» **PROBLEM TO WORK ON**
Will you repeat only the lines beginning at the one that mentions "clear_scene()" and ending at the one that mentions "for member in", both of them included, exactly?

» **RECORDED DATA**
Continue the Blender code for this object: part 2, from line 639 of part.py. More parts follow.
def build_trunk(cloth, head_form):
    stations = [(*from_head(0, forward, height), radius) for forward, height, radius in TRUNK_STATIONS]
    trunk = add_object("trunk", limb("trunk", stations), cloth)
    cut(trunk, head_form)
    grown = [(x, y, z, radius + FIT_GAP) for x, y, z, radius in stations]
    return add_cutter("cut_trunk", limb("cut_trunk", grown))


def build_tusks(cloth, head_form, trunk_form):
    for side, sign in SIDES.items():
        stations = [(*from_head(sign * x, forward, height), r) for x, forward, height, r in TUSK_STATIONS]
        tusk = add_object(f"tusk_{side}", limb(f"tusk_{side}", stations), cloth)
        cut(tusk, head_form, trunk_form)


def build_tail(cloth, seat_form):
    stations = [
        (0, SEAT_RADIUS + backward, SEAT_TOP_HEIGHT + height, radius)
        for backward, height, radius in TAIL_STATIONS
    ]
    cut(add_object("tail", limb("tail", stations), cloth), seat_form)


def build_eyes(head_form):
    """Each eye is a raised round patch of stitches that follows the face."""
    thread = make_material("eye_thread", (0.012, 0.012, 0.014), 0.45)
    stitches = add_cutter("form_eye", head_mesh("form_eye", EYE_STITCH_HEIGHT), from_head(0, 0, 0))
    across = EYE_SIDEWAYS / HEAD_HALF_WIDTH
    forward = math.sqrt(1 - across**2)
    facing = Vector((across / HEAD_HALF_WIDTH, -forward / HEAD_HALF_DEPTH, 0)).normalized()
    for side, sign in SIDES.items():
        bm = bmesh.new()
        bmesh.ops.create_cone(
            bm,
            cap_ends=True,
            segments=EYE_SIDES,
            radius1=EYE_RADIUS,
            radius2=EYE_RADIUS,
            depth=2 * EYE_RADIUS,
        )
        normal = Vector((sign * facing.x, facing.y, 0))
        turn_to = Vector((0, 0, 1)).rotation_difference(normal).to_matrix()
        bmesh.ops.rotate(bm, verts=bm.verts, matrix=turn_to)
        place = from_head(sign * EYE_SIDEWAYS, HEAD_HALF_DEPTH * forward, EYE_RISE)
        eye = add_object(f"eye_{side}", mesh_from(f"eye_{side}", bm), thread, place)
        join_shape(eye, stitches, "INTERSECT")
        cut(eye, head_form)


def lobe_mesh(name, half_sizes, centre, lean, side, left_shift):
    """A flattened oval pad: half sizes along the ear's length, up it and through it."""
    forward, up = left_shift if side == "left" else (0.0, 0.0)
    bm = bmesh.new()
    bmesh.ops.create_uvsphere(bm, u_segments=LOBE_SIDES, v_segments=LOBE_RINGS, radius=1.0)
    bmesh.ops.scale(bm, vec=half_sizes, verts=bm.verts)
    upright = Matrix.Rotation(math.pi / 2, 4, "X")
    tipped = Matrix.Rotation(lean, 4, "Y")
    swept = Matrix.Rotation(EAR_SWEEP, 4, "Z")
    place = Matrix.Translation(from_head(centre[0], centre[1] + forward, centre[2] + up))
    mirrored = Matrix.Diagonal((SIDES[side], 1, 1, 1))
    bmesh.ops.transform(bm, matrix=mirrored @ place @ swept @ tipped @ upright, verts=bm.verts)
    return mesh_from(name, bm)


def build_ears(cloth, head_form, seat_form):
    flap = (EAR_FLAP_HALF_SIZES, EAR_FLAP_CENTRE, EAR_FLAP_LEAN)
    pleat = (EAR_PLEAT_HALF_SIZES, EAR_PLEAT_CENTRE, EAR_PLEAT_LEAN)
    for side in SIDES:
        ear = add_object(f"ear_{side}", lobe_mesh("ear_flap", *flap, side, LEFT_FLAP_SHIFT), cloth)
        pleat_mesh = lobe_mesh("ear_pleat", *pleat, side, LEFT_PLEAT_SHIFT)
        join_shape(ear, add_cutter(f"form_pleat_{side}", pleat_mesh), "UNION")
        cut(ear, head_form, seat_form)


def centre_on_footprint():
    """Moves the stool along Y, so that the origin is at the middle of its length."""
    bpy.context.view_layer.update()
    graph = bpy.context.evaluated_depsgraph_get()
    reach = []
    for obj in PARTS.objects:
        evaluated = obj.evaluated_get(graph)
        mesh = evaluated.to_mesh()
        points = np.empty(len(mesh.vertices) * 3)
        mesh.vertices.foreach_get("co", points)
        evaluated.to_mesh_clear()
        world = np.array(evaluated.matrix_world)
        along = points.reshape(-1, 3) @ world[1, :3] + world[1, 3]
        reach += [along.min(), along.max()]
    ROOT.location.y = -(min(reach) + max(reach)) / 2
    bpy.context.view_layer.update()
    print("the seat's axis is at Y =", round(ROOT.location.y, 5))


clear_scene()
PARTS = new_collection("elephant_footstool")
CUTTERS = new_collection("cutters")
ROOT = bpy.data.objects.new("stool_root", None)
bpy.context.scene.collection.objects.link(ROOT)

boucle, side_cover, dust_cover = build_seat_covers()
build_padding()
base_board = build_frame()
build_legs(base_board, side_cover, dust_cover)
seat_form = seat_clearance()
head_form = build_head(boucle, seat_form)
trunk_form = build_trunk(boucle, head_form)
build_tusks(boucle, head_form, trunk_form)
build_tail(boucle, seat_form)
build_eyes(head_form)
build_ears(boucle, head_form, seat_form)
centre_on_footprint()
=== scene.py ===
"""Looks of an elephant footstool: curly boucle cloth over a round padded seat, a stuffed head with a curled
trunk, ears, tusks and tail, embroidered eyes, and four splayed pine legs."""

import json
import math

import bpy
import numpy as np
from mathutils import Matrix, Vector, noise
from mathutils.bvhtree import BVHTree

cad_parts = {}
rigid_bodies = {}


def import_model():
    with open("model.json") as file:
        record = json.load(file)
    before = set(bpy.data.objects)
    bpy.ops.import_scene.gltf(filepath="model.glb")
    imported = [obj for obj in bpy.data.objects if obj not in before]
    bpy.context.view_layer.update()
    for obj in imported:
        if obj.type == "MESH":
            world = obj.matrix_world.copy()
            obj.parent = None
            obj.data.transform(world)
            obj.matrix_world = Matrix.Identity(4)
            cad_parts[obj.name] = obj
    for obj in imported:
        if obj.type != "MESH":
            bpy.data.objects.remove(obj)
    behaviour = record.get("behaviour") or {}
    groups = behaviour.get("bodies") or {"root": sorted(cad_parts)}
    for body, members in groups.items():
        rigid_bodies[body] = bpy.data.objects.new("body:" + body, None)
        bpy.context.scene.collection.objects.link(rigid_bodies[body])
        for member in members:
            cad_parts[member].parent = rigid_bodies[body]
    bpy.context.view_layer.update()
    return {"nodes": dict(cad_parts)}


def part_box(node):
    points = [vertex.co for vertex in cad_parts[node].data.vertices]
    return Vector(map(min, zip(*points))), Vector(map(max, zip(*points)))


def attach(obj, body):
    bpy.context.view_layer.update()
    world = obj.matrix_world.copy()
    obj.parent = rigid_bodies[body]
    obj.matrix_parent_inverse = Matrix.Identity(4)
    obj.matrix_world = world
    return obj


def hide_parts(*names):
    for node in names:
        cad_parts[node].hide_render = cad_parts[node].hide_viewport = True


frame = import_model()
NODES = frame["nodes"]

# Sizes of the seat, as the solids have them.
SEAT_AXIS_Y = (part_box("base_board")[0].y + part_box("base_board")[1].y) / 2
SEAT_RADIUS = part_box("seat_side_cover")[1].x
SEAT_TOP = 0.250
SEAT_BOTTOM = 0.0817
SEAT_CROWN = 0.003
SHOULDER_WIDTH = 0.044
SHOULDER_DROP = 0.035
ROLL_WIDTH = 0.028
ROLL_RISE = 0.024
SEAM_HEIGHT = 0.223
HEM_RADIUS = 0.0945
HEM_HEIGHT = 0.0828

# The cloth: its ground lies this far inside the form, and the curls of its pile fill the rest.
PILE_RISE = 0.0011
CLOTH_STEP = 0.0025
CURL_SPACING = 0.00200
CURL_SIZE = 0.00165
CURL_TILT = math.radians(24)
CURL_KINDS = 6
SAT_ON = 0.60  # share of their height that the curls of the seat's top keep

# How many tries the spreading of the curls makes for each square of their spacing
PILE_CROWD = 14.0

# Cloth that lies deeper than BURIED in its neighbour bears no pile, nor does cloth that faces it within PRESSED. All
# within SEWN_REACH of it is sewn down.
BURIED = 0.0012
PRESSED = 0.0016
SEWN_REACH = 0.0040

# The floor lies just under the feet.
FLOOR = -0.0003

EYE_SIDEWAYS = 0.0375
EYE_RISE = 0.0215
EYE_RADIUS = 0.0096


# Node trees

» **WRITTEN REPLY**
clear_scene()
PARTS = new_collection("elephant_footstool")
CUTTERS = new_collection("cutters")
ROOT = bpy.data.objects.new("stool_root", None)
bpy.context.scene.collection.objects.link(ROOT)

boucle, side_cover, dust_cover = build_seat_covers()
build_padding()
base_board = build_frame()
build_legs(base_board, side_cover, dust_cover)
seat_form = seat_clearance()
head_form = build_head(boucle, seat_form)
trunk_form = build_trunk(boucle, head_form)
build_tusks(boucle, head_form, trunk_form)
build_tail(boucle, seat_form)
build_eyes(head_form)
build_ears(boucle, head_form, seat_form)
centre_on_footprint()
=== scene.py ===
"""Looks of an elephant footstool: curly boucle cloth over a round padded seat, a stuffed head with a curled
trunk, ears, tusks and tail, embroidered eyes, and four splayed pine legs."""

import json
import math

import bpy
import numpy as np
from mathutils import Matrix, Vector, noise
from mathutils.bvhtree import BVHTree

cad_parts = {}
rigid_bodies = {}


def import_model():
    with open("model.json") as file:
        record = json.load(file)
    before = set(bpy.data.objects)
    bpy.ops.import_scene.gltf(filepath="model.glb")
    imported = [obj for obj in bpy.data.objects if obj not in before]
    bpy.context.view_layer.update()
    for obj in imported:
        if obj.type == "MESH":
            world = obj.matrix_world.copy()
            obj.parent = None
            obj.data.transform(world)
            obj.matrix_world = Matrix.Identity(4)
            cad_parts[obj.name] = obj
    for obj in imported:
        if obj.type != "MESH":
            bpy.data.objects.remove(obj)
    behaviour = record.get("behaviour") or {}
    groups = behaviour.get("bodies") or {"root": sorted(cad_parts)}
    for body, members in groups.items():
        rigid_bodies[body] = bpy.data.objects.new("body:" + body, None)
        bpy.context.scene.collection.objects.link(rigid_bodies[body])
        for member in members:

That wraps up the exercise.